OP9 cells have been shown to facilitate the differentiation of MSCs into osteocytes, chondrocytes, myocytes, tenocytes and adipocytes. Their migration has been prompted as well through the use of growth factors such as bFGF, IGF-1, IL-3, PDGF-BB, TGF-β1 and TGF-β3.

=== Limitations ===
Because OP9 alone is not an immortalized cell line, many animal sacrifices are necessary to provide sufficient amounts for experimental use. A primary cell culture can only be used for up to one month, therefore limiting the use of the line to short-term, small-scale projects.

=== Variations ===

==== IOP9 ====
IOP9 is an immortalized feeder cell line established from the genes HPV16 E6 and E7 genes that stimulates hematopoietic differentiation. It is a source of unlimited feeder cells, which reduces the number of animals sacrifices needed to provide these cells.

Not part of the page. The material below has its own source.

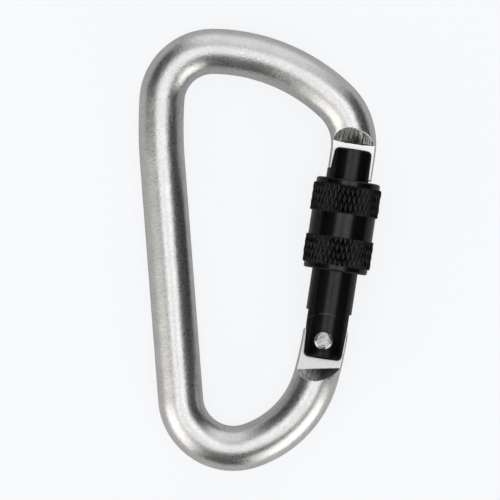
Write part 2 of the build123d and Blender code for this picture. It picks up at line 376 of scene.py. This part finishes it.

== Applications in research ==

=== Generation and suppression of T lymphocytes ===
OP9 cells contain the ligand delta-like 1 (DL1) which triggers the NOTCH signaling pathway in co-cultured stem cells. This in turn causes the proliferation of T lymphocytes in vitro, which can act against malignant tumors. Additionally, the lymphocyte transformation test (LTT) and mixed leukocyte reaction (MLR) revealed that OP9 cells can suppress T lymphocyte proliferation when stimulated by mitogens or allogeneic lymphocytes. Specifically, T cell proliferation by nonspecific polyclonial activators occurred at a 50% reduced rate when OP9 cells were present.

=== Generation of adipocytes ===
OP9 cells have the ability to rapidly differentiate into adipocytes after expressing marker proteins and may contribute to a novel adipogenesis model. The mRNA expression of adipsin and PPARy2 in OP9 cells confirm their adipocyte differentiation potential. In addition, OP9 cells can express adipocyte late marker proteins, including glucose transporter 4 and adiponectin after exposure to adipocytic stimuli and accumulation of triacylglycerol. This process occurs efficiently; within two days, OP9 cells can differentiate into adipocytes. The rate of OP9 differentiation is not reduced by high cell density or long periods in an initial culture, making them useful in generating stable adipocyte cell lines.

=== Treatment of cerebral infarction ===
Cerebral infarction involves a disruption of the flow of blood in the brain due to a complication with the blood vessels supplying this blood. Umbilical cord blood (UCB) transplantation in animals alleviates symptoms of cerebral infarction due to new blood vessel formation. OP9 has been shown to enhance angiogenic effects of the UCB in vitro.